La grande ville bouclée pourrait également manquer de masques. "J'ai des masques, mais ils sont jetables. Selon les autorités, il faudrait les jeter après quatre heures d'utilisation, mais je ne sais pas si j'en aurai assez", s'alarme Zhangyi. Plusieurs pharmacies sont en rupture de stock, rapporte-t-il, et il craint de ne pouvoir les acheter sur internet, comme il en a l'habitude. Il espère donc une éventuelle distribution organisée par les autorités.
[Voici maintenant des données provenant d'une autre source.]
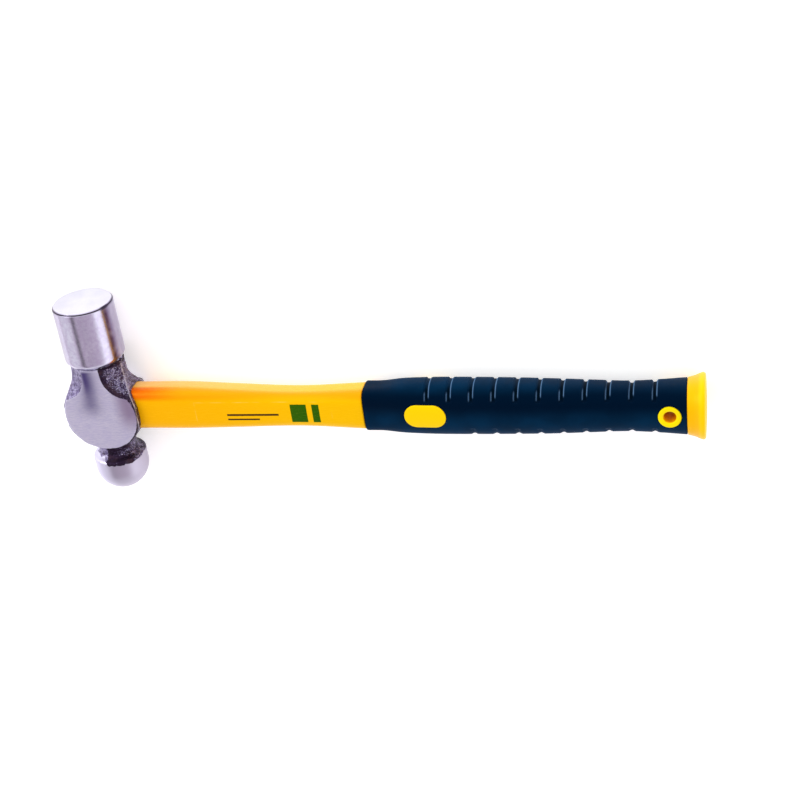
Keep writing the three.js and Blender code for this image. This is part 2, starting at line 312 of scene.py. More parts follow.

En attendant, l'homme a décidé d'"annuler le dîner du Nouvel An". Les rassemblements et les festivités qui devaient avoir lieu vendredi 24 janvier ont par ailleurs été annulées par les autorités chinoises.

Ce sera probablement le pire Nouvel An de ma vie. Notre angoisse est plus grande que notre joie.

Zhangyi, 55 ans, habitant de Wuhan (Chine)

à franceinfo

Ming, quant à lui, tempête contre le gouvernement depuis son repli à Guangzhou. "Je perds espoir dans le gouvernement ! Ils auraient dû bloquer la ville avant que l'épidémie ne soit hors de contrôle. Ce n'est pas une catastrophe naturelle, mais un désastre humain !" Lui comme Zhangyi s'inquiètent de la prolifération du virus en raison des importants déplacements de population qu'a connus la Chine ces derniers jours. "J'ai des amis qui ont de la fièvre. Ils sont allés à l'hôpital mais tous les hôpitaux n'ont pas la capacité de diagnostiquer ce nouveau virus ; et dans ceux qui sont compétents, vous devez attendre au moins six heures pour être pris en charge !" s'indigne Zhangyi.

D'autres, comme John, gardent leur calme : "Je pense que l'épidémie est sous contrôle." Il considère que "cette fois-ci, le gouvernement a rapidement réagi" et mis en place des "mesures efficaces". S'il reconnaît que les masques risquent de manquer, le jeune homme se rassure : "Nous avons un sac plein pour trois, on peut tenir plusieurs semaines." Le quotidien risque d'être tout aussi angoissant pour ceux qui ont réussi à quitter Wuhan à temps. Ming se dit ainsi "terriblement inquiet" pour ses compatriotes. Quant à Irfan, il envisage de prolonger son séjour en Malaisie mais confie : "J'ai peut-être emporté le virus avec moi. Je suis terrifié à l'idée que les premiers symptômes apparaissent."

* Les prénoms de ces personnes ont été modifiés pour garantir leur anonymat.